EXTRACTED RECORDS start
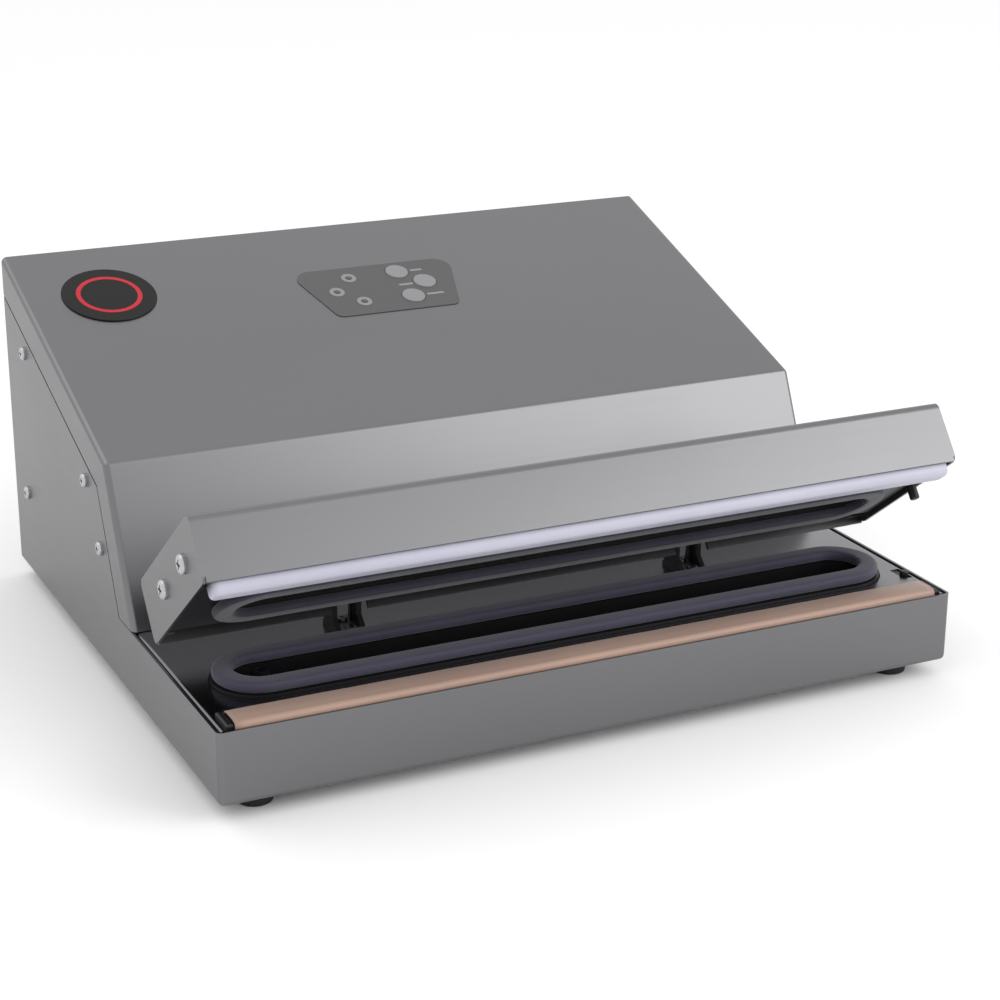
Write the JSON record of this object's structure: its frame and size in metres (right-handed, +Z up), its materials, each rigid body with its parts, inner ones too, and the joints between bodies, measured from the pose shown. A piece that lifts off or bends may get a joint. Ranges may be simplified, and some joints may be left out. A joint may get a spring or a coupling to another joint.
{
  "type": "vacuum sealer",
  "caption": "Table-top external vacuum sealer: stainless cabinet with sloping keypad top, deck with vacuum trough and seal bar, sprung lid on hinges.",
  "frame": {"origin": "on the surface the feet stand on, at the centre of the overall box", "axes": "+X to the user's right, +Y from front to back, +Z up; the lid is stored open"},
  "size_m": [0.3982, 0.3434, 0.183],
  "materials": {
    "brushed_stainless": "brushed stainless steel sheet",
    "deck_stainless": "bright stainless steel sheet",
    "screw_steel": "zinc-plated or stainless fasteners",
    "foot_rubber": "black rubber",
    "black_plastic": "black moulded plastic",
    "gasket_foam": "dark grey closed-cell gasket",
    "white_silicone": "white silicone",
    "sealing_tape": "beige PTFE-coated glass cloth",
    "phenolic": "brown phenolic laminate",
    "resistance_strip": "resistance alloy",
    "brass": "machined brass",
    "black_steel": "black coated steel",
    "rail_aluminium": "extruded and cast aluminium",
    "keypad_film": "printed polyester film",
    "key_plastic": "grey plastic keys",
    "badge_black": "black badge, mark left out",
    "circuit_board": "green circuit board",
    "core_steel": "painted steel",
    "coil_tape": "yellow coil tape",
    "lead_rubber": "silicone-sleeved lead",
    "rocker_plastic": "black rocker"
  },
  "bodies": {
    "cabinet": {"base_pan": "brushed_stainless", "deck_plate": "deck_stainless", "cover": "brushed_stainless", "rear_panel": "deck_stainless", "side_screws": "screw_steel", "feet": "foot_rubber", "foot_screws": "screw_steel", "vacuum_trough": "black_plastic", "lower_gasket": "gasket_foam", "suction_port": "black_plastic", "seal_bar_base": "phenolic", "heating_strip": "resistance_strip", "seal_tape": "sealing_tape", "bar_end_blocks": "black_plastic", "bar_supports": "phenolic", "terminal_posts": "brass", "hinge_brackets": "black_steel", "hinge_pins": "screw_steel", "hinge_springs": "screw_steel", "keypad_panel": "keypad_film", "badge": "badge_black", "indicator_lenses": "key_plastic", "keypad_board": "circuit_board", "standoffs": "screw_steel", "switch_guide": "black_plastic", "lid_switch": "black_plastic", "transformer_core": "core_steel", "transformer_coil": "coil_tape", "pump_motor": "core_steel", "pump_head": "rail_aluminium", "pump_bracket": "core_steel", "pump_mounts": "foot_rubber", "vent_valve": "core_steel", "vacuum_hoses": "foot_rubber", "control_board": "circuit_board", "board_parts": "black_plastic", "heater_leads": "lead_rubber", "inlet_socket": "black_plastic", "inlet_pins": "brass", "switch_frame": "black_plastic", "inner_screws": "screw_steel"},
    "lid": {"lid_shell": "brushed_stainless", "lid_end_plates": "brushed_stainless", "lid_screws": "screw_steel", "lid_tray": "black_plastic", "upper_gasket": "gasket_foam", "seal_pad": "white_silicone", "pad_holder": "rail_aluminium", "lid_peg": "black_plastic", "lid_hinge_leaves": "black_steel"},
    "switch_plunger": {"switch_plunger": "black_plastic"},
    "button_pump": {"button_pump": "key_plastic"},
    "button_seal": {"button_seal": "key_plastic"},
    "button_stop": {"button_stop": "key_plastic"},
    "fuse_drawer": {"fuse_drawer": "black_plastic"},
    "switch_rocker": {"switch_rocker": "rocker_plastic"},
    "motor_fan": {"motor_fan": "black_plastic"}
  },
  "joints": [
    {"name": "lid_hinge", "type": "hinge", "parent": "cabinet", "child": "lid", "pos_m": [0, -0.0816, 0.0745], "axis": [1, 0, 0], "range_deg": [0, 37.5], "stiffness_Nm_per_rad": 2.5, "springref_deg": -34.38, "deforming": ["hinge_springs"]},
    {"name": "switch_slide", "type": "slide", "parent": "cabinet", "child": "switch_plunger", "axis": [0, 0, -1], "range_m": [0, 0.0012]},
    {"name": "pump_press", "type": "slide", "parent": "cabinet", "child": "button_pump", "axis": [0, 0.3247, -0.9458], "range_m": [0, 0.0006], "stiffness_N_per_m": 400, "springref_m": -0.0004},
    {"name": "seal_press", "type": "slide", "parent": "cabinet", "child": "button_seal", "axis": [0, 0.3247, -0.9458], "range_m": [0, 0.0006], "stiffness_N_per_m": 400, "springref_m": -0.0004},
    {"name": "stop_press", "type": "slide", "parent": "cabinet", "child": "button_stop", "axis": [0, 0.3247, -0.9458], "range_m": [0, 0.0006], "stiffness_N_per_m": 400, "springref_m": -0.0004},
    {"name": "fuse_slide", "type": "slide", "parent": "cabinet", "child": "fuse_drawer", "axis": [0, 1, 0], "range_m": [0, 0.014]},
    {"name": "rocker_tilt", "type": "hinge", "parent": "cabinet", "child": "switch_rocker", "pos_m": [0.092, 0.1663, 0.044], "axis": [1, 0, 0], "range_deg": [0, 14]},
    {"name": "motor_spin", "type": "hinge", "parent": "cabinet", "child": "motor_fan", "pos_m": [-0.046, 0.0643, 0.05], "axis": [1, 0, 0], "continuous": true}
  ],
  "couplings": [
    {"joint": "switch_slide", "follows": "lid_hinge", "m_per_rad": 0.0018335}
  ]
}
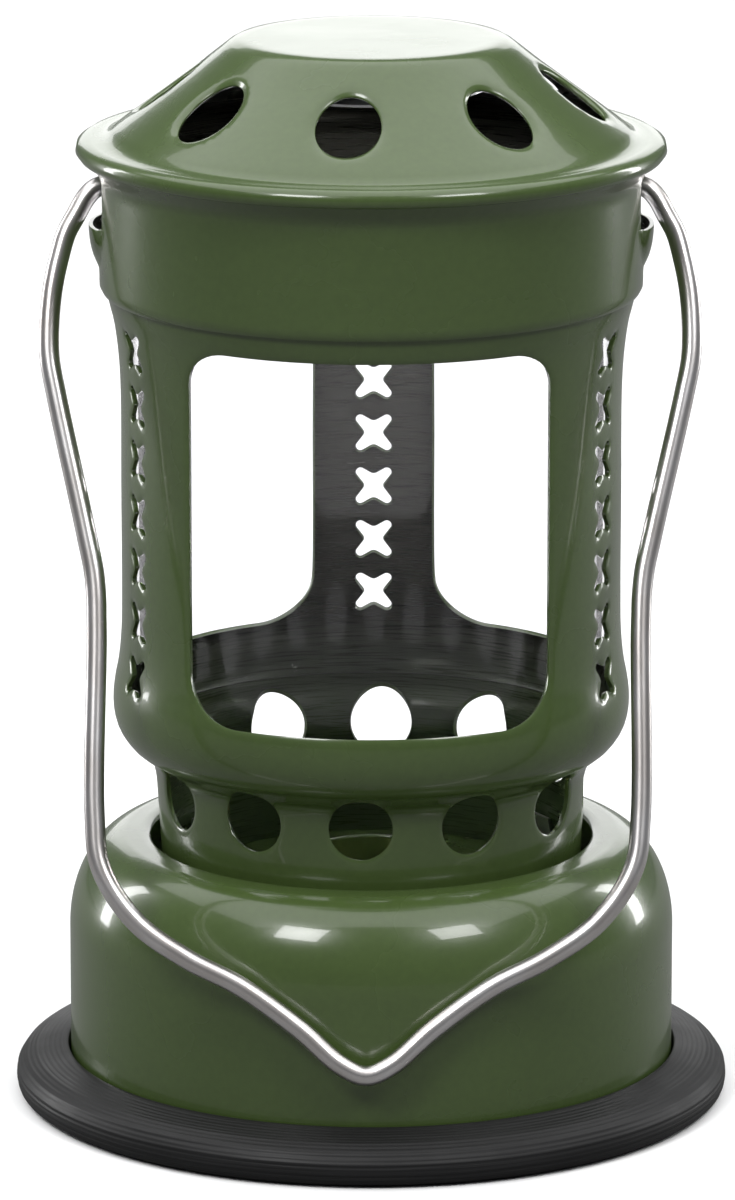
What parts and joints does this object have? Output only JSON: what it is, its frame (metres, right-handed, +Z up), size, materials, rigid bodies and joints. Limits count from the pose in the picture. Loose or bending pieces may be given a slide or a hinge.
EXTRACTED RECORDS end
* _GOAL OF THE EXERCISE_
Reproduce the material above exactly; please quote every line of it.

* _RESPONSE_
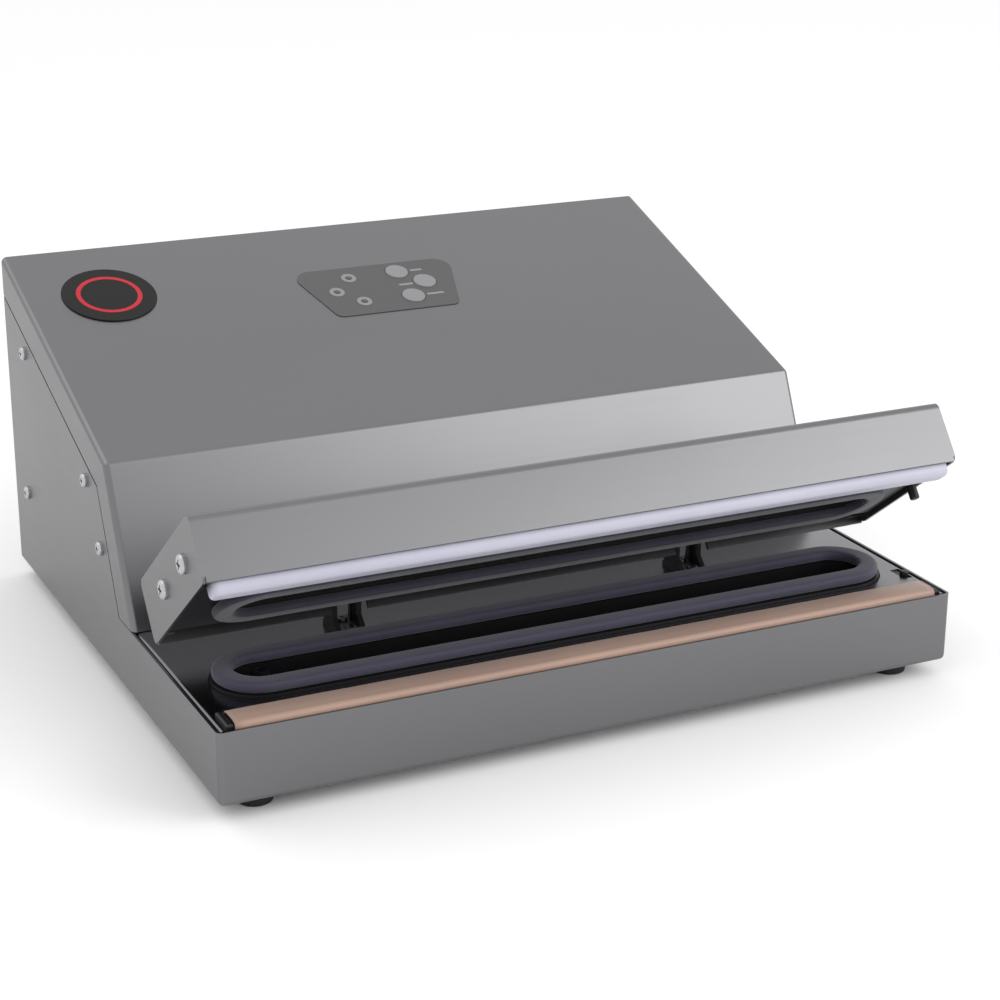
Write the JSON record of this object's structure: its frame and size in metres (right-handed, +Z up), its materials, each rigid body with its parts, inner ones too, and the joints between bodies, measured from the pose shown. A piece that lifts off or bends may get a joint. Ranges may be simplified, and some joints may be left out. A joint may get a spring or a coupling to another joint.
{
  "type": "vacuum sealer",
  "caption": "Table-top external vacuum sealer: stainless cabinet with sloping keypad top, deck with vacuum trough and seal bar, sprung lid on hinges.",
  "frame": {"origin": "on the surface the feet stand on, at the centre of the overall box", "axes": "+X to the user's right, +Y from front to back, +Z up; the lid is stored open"},
  "size_m": [0.3982, 0.3434, 0.183],
  "materials": {
    "brushed_stainless": "brushed stainless steel sheet",
    "deck_stainless": "bright stainless steel sheet",
    "screw_steel": "zinc-plated or stainless fasteners",
    "foot_rubber": "black rubber",
    "black_plastic": "black moulded plastic",
    "gasket_foam": "dark grey closed-cell gasket",
    "white_silicone": "white silicone",
    "sealing_tape": "beige PTFE-coated glass cloth",
    "phenolic": "brown phenolic laminate",
    "resistance_strip": "resistance alloy",
    "brass": "machined brass",
    "black_steel": "black coated steel",
    "rail_aluminium": "extruded and cast aluminium",
    "keypad_film": "printed polyester film",
    "key_plastic": "grey plastic keys",
    "badge_black": "black badge, mark left out",
    "circuit_board": "green circuit board",
    "core_steel": "painted steel",
    "coil_tape": "yellow coil tape",
    "lead_rubber": "silicone-sleeved lead",
    "rocker_plastic": "black rocker"
  },
  "bodies": {
    "cabinet": {"base_pan": "brushed_stainless", "deck_plate": "deck_stainless", "cover": "brushed_stainless", "rear_panel": "deck_stainless", "side_screws": "screw_steel", "feet": "foot_rubber", "foot_screws": "screw_steel", "vacuum_trough": "black_plastic", "lower_gasket": "gasket_foam", "suction_port": "black_plastic", "seal_bar_base": "phenolic", "heating_strip": "resistance_strip", "seal_tape": "sealing_tape", "bar_end_blocks": "black_plastic", "bar_supports": "phenolic", "terminal_posts": "brass", "hinge_brackets": "black_steel", "hinge_pins": "screw_steel", "hinge_springs": "screw_steel", "keypad_panel": "keypad_film", "badge": "badge_black", "indicator_lenses": "key_plastic", "keypad_board": "circuit_board", "standoffs": "screw_steel", "switch_guide": "black_plastic", "lid_switch": "black_plastic", "transformer_core": "core_steel", "transformer_coil": "coil_tape", "pump_motor": "core_steel", "pump_head": "rail_aluminium", "pump_bracket": "core_steel", "pump_mounts": "foot_rubber", "vent_valve": "core_steel", "vacuum_hoses": "foot_rubber", "control_board": "circuit_board", "board_parts": "black_plastic", "heater_leads": "lead_rubber", "inlet_socket": "black_plastic", "inlet_pins": "brass", "switch_frame": "black_plastic", "inner_screws": "screw_steel"},
    "lid": {"lid_shell": "brushed_stainless", "lid_end_plates": "brushed_stainless", "lid_screws": "screw_steel", "lid_tray": "black_plastic", "upper_gasket": "gasket_foam", "seal_pad": "white_silicone", "pad_holder": "rail_aluminium", "lid_peg": "black_plastic", "lid_hinge_leaves": "black_steel"},
    "switch_plunger": {"switch_plunger": "black_plastic"},
    "button_pump": {"button_pump": "key_plastic"},
    "button_seal": {"button_seal": "key_plastic"},
    "button_stop": {"button_stop": "key_plastic"},
    "fuse_drawer": {"fuse_drawer": "black_plastic"},
    "switch_rocker": {"switch_rocker": "rocker_plastic"},
    "motor_fan": {"motor_fan": "black_plastic"}
  },
  "joints": [
    {"name": "lid_hinge", "type": "hinge", "parent": "cabinet", "child": "lid", "pos_m": [0, -0.0816, 0.0745], "axis": [1, 0, 0], "range_deg": [0, 37.5], "stiffness_Nm_per_rad": 2.5, "springref_deg": -34.38, "deforming": ["hinge_springs"]},
    {"name": "switch_slide", "type": "slide", "parent": "cabinet", "child": "switch_plunger", "axis": [0, 0, -1], "range_m": [0, 0.0012]},
    {"name": "pump_press", "type": "slide", "parent": "cabinet", "child": "button_pump", "axis": [0, 0.3247, -0.9458], "range_m": [0, 0.0006], "stiffness_N_per_m": 400, "springref_m": -0.0004},
    {"name": "seal_press", "type": "slide", "parent": "cabinet", "child": "button_seal", "axis": [0, 0.3247, -0.9458], "range_m": [0, 0.0006], "stiffness_N_per_m": 400, "springref_m": -0.0004},
    {"name": "stop_press", "type": "slide", "parent": "cabinet", "child": "button_stop", "axis": [0, 0.3247, -0.9458], "range_m": [0, 0.0006], "stiffness_N_per_m": 400, "springref_m": -0.0004},
    {"name": "fuse_slide", "type": "slide", "parent": "cabinet", "child": "fuse_drawer", "axis": [0, 1, 0], "range_m": [0, 0.014]},
    {"name": "rocker_tilt", "type": "hinge", "parent": "cabinet", "child": "switch_rocker", "pos_m": [0.092, 0.1663, 0.044], "axis": [1, 0, 0], "range_deg": [0, 14]},
    {"name": "motor_spin", "type": "hinge", "parent": "cabinet", "child": "motor_fan", "pos_m": [-0.046, 0.0643, 0.05], "axis": [1, 0, 0], "continuous": true}
  ],
  "couplings": [
    {"joint": "switch_slide", "follows": "lid_hinge", "m_per_rad": 0.0018335}
  ]
}
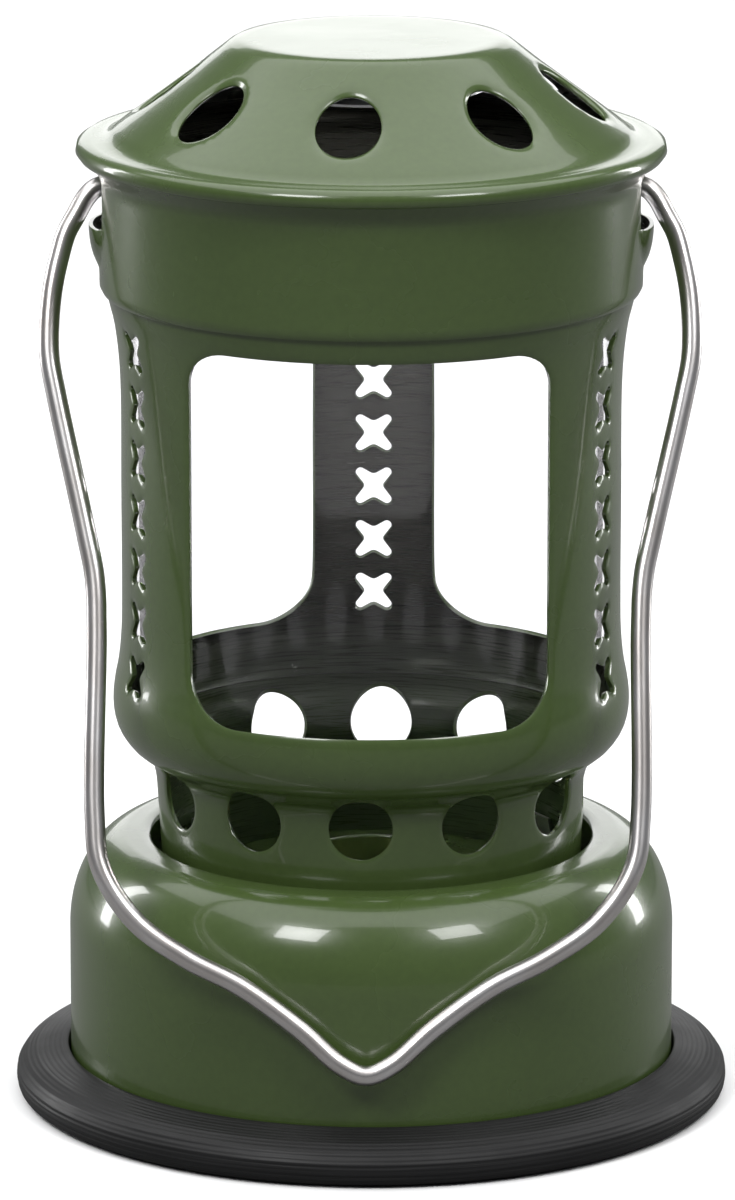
What parts and joints does this object have? Output only JSON: what it is, its frame (metres, right-handed, +Z up), size, materials, rigid bodies and joints. Limits count from the pose in the picture. Loose or bending pieces may be given a slide or a hinge.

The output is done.